» **GOAL**: Set down exactly, please, each line from the one containing "rear_shell();" through the one containing "points = [vertex.co", both lines included, and no other line.

################

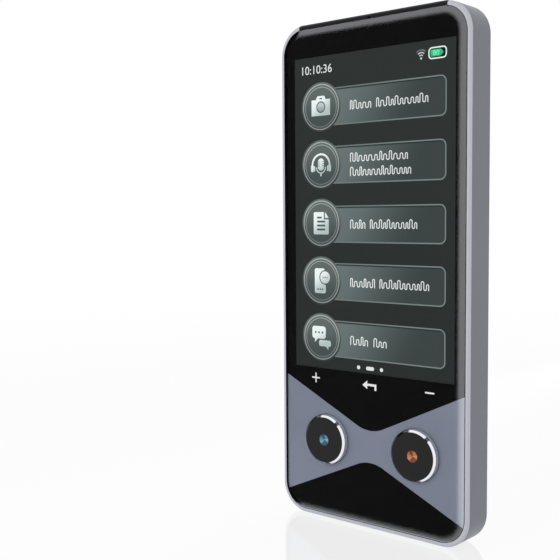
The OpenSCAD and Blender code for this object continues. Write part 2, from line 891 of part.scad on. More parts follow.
// A pressed steel can, open towards the board. One of its depths is the board's face.
module can(x, z, board_face, top) {
    low = min(board_face, top);
    high = max(board_face, top);
    inner = top < board_face ? [top + can_wall, high + over] : [low - over, top - can_wall];
    difference() {
        slab(x, z, [low, high]);
        slab([x[0] + can_wall, x[1] - can_wall], [z[0] + can_wall, z[1] - can_wall], inner);
    }
}

module processor_shield() {
    color("#c9c9cc")
        can(processor_x, processor_z, main_depth[1], main_depth[1] + shield_t);
}

module radio_shield() {
    color("#c9c9cc")
        can(radio_x, radio_z, main_depth[1], main_depth[1] + shield_t);
}

module front_shield() {
    color("#c9c9cc")
        can(radio_x, modem_z, main_depth[0], main_depth[0] - front_shield_t);
}

// Card reader: a steel cage with rails beside the tray and the rod, and the pin of the eject lever.
module sim_reader() {
    color("#bfc0c4") {
        difference() {
            slab(reader_x, reader_z, reader_depth);
            slab([reader_x[0] - over, reader_x[1] - can_wall],
                [reader_z[0] + can_wall, reader_z[1] - can_wall],
                [slide_depth[0] - loose, slide_depth[1] + loose]);
        }
        slab([reader_x[0], rail_end], [reader_z[0], blade_z[0] - loose], reader_depth);
        slab([reader_x[0], rail_end], [blade_z[1] + loose, rod_z - rod_w / 2 - loose], reader_depth);
        slab([reader_x[0], rail_end], [rod_z + rod_w / 2 + loose, reader_z[1]], reader_depth);
        bar([lever_x, lever_z], pivot_d / 2, reader_depth);
    }
}

// Tray: an end plate flush with the side, and a blade with a pocket for the card.
module sim_tray() {
    card_z = [blade_z[0] + blade_rim + 0.4, blade_z[1] - blade_rim - 0.4];
    card_x = [tray_back + blade_rim, tray_back + blade_rim + card_l + 2 * card_side];
    color("#9a9aa2")
        difference() {
            union() {
                translate([-body_w / 2, at_depth(tray_depth), tray_z])
                    side_stadium(tray_l, tray_w, body_w / 2 + tray_back);
                slab([tray_back - 0.3, tray_back + blade_l], blade_z, slide_depth);
            }
            slab(card_x, card_z, [slide_depth[0] - over, slide_depth[1] - card_floor_t]);
            slab([card_x[0] + 0.8, card_x[1] - 0.8], [card_z[0] + 0.8, card_z[1] - 0.8],
                [slide_depth[0] - over, slide_depth[1] + over]);
            translate([-body_w / 2 - over, at_depth(pinhole_depth), rod_z])
                rotate([0, 90, 0])
                    cylinder(d = pinhole_d, h = side_wall + 2 * over);
        }
}

module sim_card() {
    x = tray_back + blade_rim + card_side;
    z = blade_z[0] + blade_rim + 0.4 + card_side;
    cut = 1.2;
    color("#d9b24a")
        prism([card_front, card_front + card_t])
            polygon([[x, z], [x + card_l - cut, z], [x + card_l, z + cut], [x + card_l, z + card_w],
                [x, z + card_w]]);
}

module eject_rod() {
    color("#a8a8ac")
        slab(rod_x, [rod_z - rod_w / 2, rod_z + rod_w / 2], slide_depth);
}

module eject_lever() {
    color("#8c8c90")
        prism(slide_depth)
            difference() {
                union() {
                    translate([lever_x - lever_w / 2, lever_z - lever_low_arm])
                        square([lever_w, lever_low_arm + lever_arm + 0.4]);
                    translate([lever_x, lever_z])
                        circle(r = hub_r);
                }
                translate([lever_x, lever_z])
                    circle(r = pivot_d / 2 + loose);
            }
}

module battery_cell() {
    color("#b9bcc0")
        slab([battery_x, battery_x + battery_w], [battery_z, battery_top], battery_depth);
}

module battery_tape() {
    color("#d8d3c0")
        slab([battery_x + tape_margin, battery_x + battery_w - tape_margin],
            [battery_z + tape_margin, battery_top - tape_margin], [battery_depth[1], floor_depth]);
}

module battery_socket() {
    color("#e6e0d2")
        slab(socket_x, socket_z, [main_depth[1], main_depth[1] + socket_t]);
}

module battery_lead() {
    top = main_depth[1] + socket_t;
    color("#c48a2c")
        slab([socket_x[0] + 1, socket_x[1] - 1], [battery_top, socket_z[1] - 0.2], [top, top + lead_t]);
}

// Ribbon on the backs of the two boards.
module link_ribbon() {
    low = at_depth(lower_depth[1]);
    high = at_depth(main_depth[1]);
    color("#c48a2c")
        translate([ribbon_x[0], 0, 0])
            rotate([90, 0, 90])
                linear_extrude(ribbon_x[1] - ribbon_x[0])
                    polygon([[low, lower_z[1] - ribbon_lap], [low, lower_z[1] + 0.1],
                        [high, main_low - 0.1], [high, main_low + ribbon_lap],
                        [high + ribbon_t, main_low + ribbon_lap], [high + ribbon_t, main_low - 0.2],
                        [low + ribbon_t, lower_z[1]], [low + ribbon_t, lower_z[1] - ribbon_lap]]);
}

module button_board() {
    notch = port_w / 2 + 0.28;
    color("#1f5a3a")
        difference() {
            slab([-lower_x, lower_x], lower_z, lower_depth);
            slab([-notch, notch], [lower_z[0] - over, port_low + port_l + 0.4],
                [lower_depth[0] - over, lower_depth[1] + over]);
            for (at = lower_screw_at)
                bar(at, board_screw_d / 2 + 0.1, [lower_depth[0] - over, lower_depth[1] + over]);
        }
}

// Bright ring of a talk button: a straight wall in the lens hole and a bevel that stands proud.
module button_ring(side) {
    bevel_r = cap_top_r + 0.05;
    color("#dadade")
        translate([side * button_x, at_depth(0), button_z])
            rotate([-90, 0, 0])
                rotate_extrude()
                    polygon([[cap_top_r + film, flange_front], [ring_r, flange_front], [ring_r, 0],
                        [bevel_r, -button_rise], [cap_top_r + film, -button_rise]]);
}

module button_cap(side) {
    at = [side * button_x, button_z];
    color("#2a2a2a")
        difference() {
            bar(at, cap_top_r, [-button_rise, flange_front]);
            bar(at, dot_d / 2, [-button_rise - over, -button_rise + dot_t]);
        }
}

// Spun metal dot with a shallow dish.
module button_dot(side, tint) {
    r = dot_d / 2 - film;
    dish = 0.06;
    color(tint)
        translate([side * button_x, at_depth(-button_rise), button_z])
            rotate([-90, 0, 0])
                rotate_extrude()
                    polygon([[0, dish], [r - 0.2, 0.02], [r, 0.02], [r, dot_t], [0, dot_t]]);
}

// Flange that the lens keeps in, with a post for the switch.
module button_carrier(side) {
    at = [side * button_x, button_z];
    color("#3a3a3c") {
        bar(at, flange_r, [flange_front, flange_back]);
        bar(at, carrier_post_r, [flange_back - flange_t / 2, post_end]);
    }
}

module switch_stem(side) {
    bar([side * button_x, button_z], stem_r, [post_end, switch_front + stem_in]);
}

module switch_body(side) {
    at = [side * button_x, button_z];
    half = switch_w / 2;
    difference() {
        slab([at[0] - half, at[0] + half], [at[1] - half, at[1] + half], [switch_front, lower_depth[0]]);
        bar(at, stem_r + loose, [switch_front - over, switch_front + bore_depth]);
    }
}

module left_ring() { button_ring(-1); }
module left_cap() { button_cap(-1); }
module left_dot() { button_dot(-1, "#6fa0b8"); }
module left_carrier() { button_carrier(-1); }
module left_switch_stem() { color("#1d1d1d") switch_stem(-1); }
module left_switch_body() { color("#8f8f92") switch_body(-1); }
module right_ring() { button_ring(1); }
module right_cap() { button_cap(1); }
module right_dot() { button_dot(1, "#c8855a"); }
module right_carrier() { button_carrier(1); }
module right_switch_stem() { color("#1d1d1d") switch_stem(1); }
module right_switch_body() { color("#8f8f92") switch_body(1); }

// Power key: a bevelled bar through the wall, ears that keep it in, and a nub for the switch.
module power_key() {
    run = (key_l - key_w) / 2;
    low = key_w / 2 - key_bevel;
    high = key_w / 2;
    back = key_plate_back - key_face;
    color("#84797f")
        translate([key_face, at_depth(key_depth), key_z]) {
            for (m = [0, 1])
                mirror([0, 0, m])
                    translate([0, 0, run])
                        rotate([0, 90, 0])
                            rotate([0, 0, 90])
                                rotate_extrude(angle = 180)
                                    polygon([[0, 0], [low, 0], [high, key_bevel], [high, back], [0, back]]);
            translate([0, 0, -run])
                linear_extrude(2 * run)
                    polygon([[0, -low], [key_bevel, -high], [back, -high], [back, high], [key_bevel, high],
                        [0, low]]);
            translate([key_back - key_face, -high + 0.3, -key_l / 2 - key_ear])
                cube([key_plate_t, key_w - 0.6, key_l + 2 * key_ear]);
            translate([back - 0.1, 0, 0])
                rotate([0, 90, 0])
                    cylinder(r = key_stem_r + 0.4, h = key_nub_end - key_plate_back + 0.1);
        }
}

module power_switch_stem() {
    color("#1d1d1d")
        translate([key_nub_end, at_depth(key_depth), key_z])
            rotate([0, 90, 0])
                cylinder(r = key_stem_r, h = key_travel + 0.3 + stem_in);
}

module power_switch_body() {
    color("#8f8f92")
        difference() {
            slab([key_switch_x, key_switch_x + key_switch_t],
                [key_z - key_switch_half, key_z + key_switch_half],
                [key_depth - key_switch_deep, key_depth + key_switch_deep]);
            translate([key_switch_x - over, at_depth(key_depth), key_z])
                rotate([0, 90, 0])
                    cylinder(r = key_stem_r + loose, h = over + key_travel + stem_in + 0.1);
        }
}

module power_bracket() {
    color("#b5b5b8")
        slab([bracket_x, bracket_x + bracket_t], [key_z - bracket_half, key_z + bracket_half],
            [plate_back, floor_depth]);
}

module usb_port() {
    wing = [[port_w / 2 - 1.2, port_w / 2 + 1.3], [3.4, 6.4], [lower_depth[0] - 0.2, lower_depth[0]]];
    color("#c4c4c8")
        difference() {
            union() {
                translate([0, at_depth(port_depth), port_low])
                    end_stadium(port_w, port_h, port_l);
                for (m = [0, 1])
                    mirror([m, 0, 0])
                        slab(wing[0], wing[1], wing[2]);
            }
            translate([0, at_depth(port_depth), port_low - over])
                end_stadium(port_w - 2 * port_wall, port_h - 2 * port_wall, port_l - 0.6 + over);
        }
}

module usb_tongue() {
    color("#18181a")
        slab([-tongue_w / 2, tongue_w / 2], [port_low + 0.7, port_low + port_l - 0.6],
            [port_depth - 0.35, port_depth + 0.35]);
}

module speaker_frame() {
    color("#26262a")
        difference() {
            slab([-speaker_w / 2, speaker_w / 2], [grille_z - speaker_h / 2, grille_z + speaker_h / 2],
                [speaker_front, speaker_back]);
            prism([speaker_back - cone_t - cone_drop, speaker_back + over])
                translate([0, grille_z])
                    rounded(speaker_w - 2 * speaker_rim, speaker_h - 2 * speaker_rim, cone_r);
        }
}

module speaker_cone() {
    color("#4a4a4e")
        prism([speaker_back - cone_t - cone_drop, speaker_back - cone_drop])
            translate([0, grille_z])
                rounded(speaker_w - 2 * speaker_rim - 0.2, speaker_h - 2 * speaker_rim - 0.2, 1.9);
}

module speaker_gasket() {
    color("#1c1c1c")
        prism([speaker_back, speaker_back + speaker_gasket_t])
            translate([0, grille_z])
                difference() {
                    rounded(speaker_w - 0.4, speaker_h - 0.4, 0.5);
                    rounded(speaker_w - 2 * speaker_rim, speaker_h - 2 * speaker_rim, cone_r);
                }
}

module speaker_mesh() {
    color("#0c0c0c")
        prism([floor_depth - mesh_t, floor_depth])
            translate([0, grille_z])
                rounded(speaker_w - 0.4, speaker_h - 0.4, 0.5);
}

module top_microphone() {
    color("#c9c9a8")
        slab([-mic_size[0] / 2, mic_size[0] / 2], [main_high - 0.2 - mic_size[2], main_high - 0.2],
            [main_depth[1], main_depth[1] + mic_size[1]]);
}

module bottom_microphone() {
    color("#c9c9a8")
        slab([mic_x - mic_size[0] / 2, mic_x + mic_size[0] / 2], [lower_z[0], lower_z[0] + mic_size[2]],
            [lower_depth[1], lower_depth[1] + mic_size[1]]);
}

module antenna_flex() {
    color("#c48a2c")
        slab([antenna_edge - cap_half_w, cap_half_w - antenna_edge],
            [body_h - cap_h + antenna_low_gap, body_h - side_wall - antenna_top_gap],
            [floor_depth - antenna_t, floor_depth]);
}

rear_shell();
antenna_cap();
camera_bezel();
camera_window();
camera_disc();
camera_module();
cover_lens();
black_print();
bow_tie_print();
lens_gasket();
display_panel();
backlight_unit();
display_flex();
mid_frame();
frame_screws();
main_board();
main_chips();
processor_shield();
radio_shield();
front_shield();
sim_reader();
sim_tray();
sim_card();
eject_rod();
eject_lever();
battery_cell();
battery_tape();
battery_lead();
battery_socket();
link_ribbon();
button_board();
board_screws();
left_ring();
left_cap();
left_dot();
left_carrier();
left_switch_stem();
left_switch_body();
right_ring();
right_cap();
right_dot();
right_carrier();
right_switch_stem();
right_switch_body();
power_key();
power_switch_stem();
power_switch_body();
power_bracket();
usb_port();
usb_tongue();
speaker_frame();
speaker_cone();
speaker_gasket();
speaker_mesh();
top_microphone();
bottom_microphone();
antenna_flex();
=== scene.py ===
"""Dresses the handheld translator: metal body, curved glass, lit menu, talk buttons, camera, inner parts."""

from __future__ import annotations

import logging
import math
from dataclasses import dataclass, field
from enum import Enum
from typing import Any, Sequence

import bpy
from mathutils import Matrix, Vector

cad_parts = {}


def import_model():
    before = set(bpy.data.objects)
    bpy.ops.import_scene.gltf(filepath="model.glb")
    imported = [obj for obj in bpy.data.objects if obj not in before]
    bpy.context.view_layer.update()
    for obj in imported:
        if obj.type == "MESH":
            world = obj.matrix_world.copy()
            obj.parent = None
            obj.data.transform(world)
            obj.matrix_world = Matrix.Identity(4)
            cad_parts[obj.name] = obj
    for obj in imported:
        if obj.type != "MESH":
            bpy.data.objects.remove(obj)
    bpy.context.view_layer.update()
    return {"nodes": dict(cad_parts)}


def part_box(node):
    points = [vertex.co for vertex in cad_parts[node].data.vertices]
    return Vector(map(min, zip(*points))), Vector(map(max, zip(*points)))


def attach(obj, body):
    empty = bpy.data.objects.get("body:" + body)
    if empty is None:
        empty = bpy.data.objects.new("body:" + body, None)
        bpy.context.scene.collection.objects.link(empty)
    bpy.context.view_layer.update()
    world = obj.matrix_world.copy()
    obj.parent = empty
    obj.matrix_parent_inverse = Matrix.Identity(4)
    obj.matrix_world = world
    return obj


LOG = logging.getLogger("translator")

Point = tuple[float, float]
Span = tuple[float, float]
Place = tuple[float, float, float]
Colour = tuple[float, float, float, float]
Loop = list[Point]

MM = 0.001
WHITE: Colour = (1.0, 1.0, 1.0, 1.0)
BLACK: Colour = (0.0, 0.0, 0.0, 1.0)
# The refractive index of what lies behind the coated glass. It gives the prints and the screen a faint sheen.
GLASS_SHEEN = 1.11
# The middle of the camera in millimetres, to the right and up.
CAMERA_CENTRE: Point = (0.0, 114.1)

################

» **SOLUTION FOR THIS EXERCISE**:
rear_shell();
antenna_cap();
camera_bezel();
camera_window();
camera_disc();
camera_module();
cover_lens();
black_print();
bow_tie_print();
lens_gasket();
display_panel();
backlight_unit();
display_flex();
mid_frame();
frame_screws();
main_board();
main_chips();
processor_shield();
radio_shield();
front_shield();
sim_reader();
sim_tray();
sim_card();
eject_rod();
eject_lever();
battery_cell();
battery_tape();
battery_lead();
battery_socket();
link_ribbon();
button_board();
board_screws();
left_ring();
left_cap();
left_dot();
left_carrier();
left_switch_stem();
left_switch_body();
right_ring();
right_cap();
right_dot();
right_carrier();
right_switch_stem();
right_switch_body();
power_key();
power_switch_stem();
power_switch_body();
power_bracket();
usb_port();
usb_tongue();
speaker_frame();
speaker_cone();
speaker_gasket();
speaker_mesh();
top_microphone();
bottom_microphone();
antenna_flex();
=== scene.py ===
"""Dresses the handheld translator: metal body, curved glass, lit menu, talk buttons, camera, inner parts."""

from __future__ import annotations

import logging
import math
from dataclasses import dataclass, field
from enum import Enum
from typing import Any, Sequence

import bpy
from mathutils import Matrix, Vector

cad_parts = {}


def import_model():
    before = set(bpy.data.objects)
    bpy.ops.import_scene.gltf(filepath="model.glb")
    imported = [obj for obj in bpy.data.objects if obj not in before]
    bpy.context.view_layer.update()
    for obj in imported:
        if obj.type == "MESH":
            world = obj.matrix_world.copy()
            obj.parent = None
            obj.data.transform(world)
            obj.matrix_world = Matrix.Identity(4)
            cad_parts[obj.name] = obj
    for obj in imported:
        if obj.type != "MESH":
            bpy.data.objects.remove(obj)
    bpy.context.view_layer.update()
    return {"nodes": dict(cad_parts)}


def part_box(node):
    points = [vertex.co for vertex in cad_parts[node].data.vertices]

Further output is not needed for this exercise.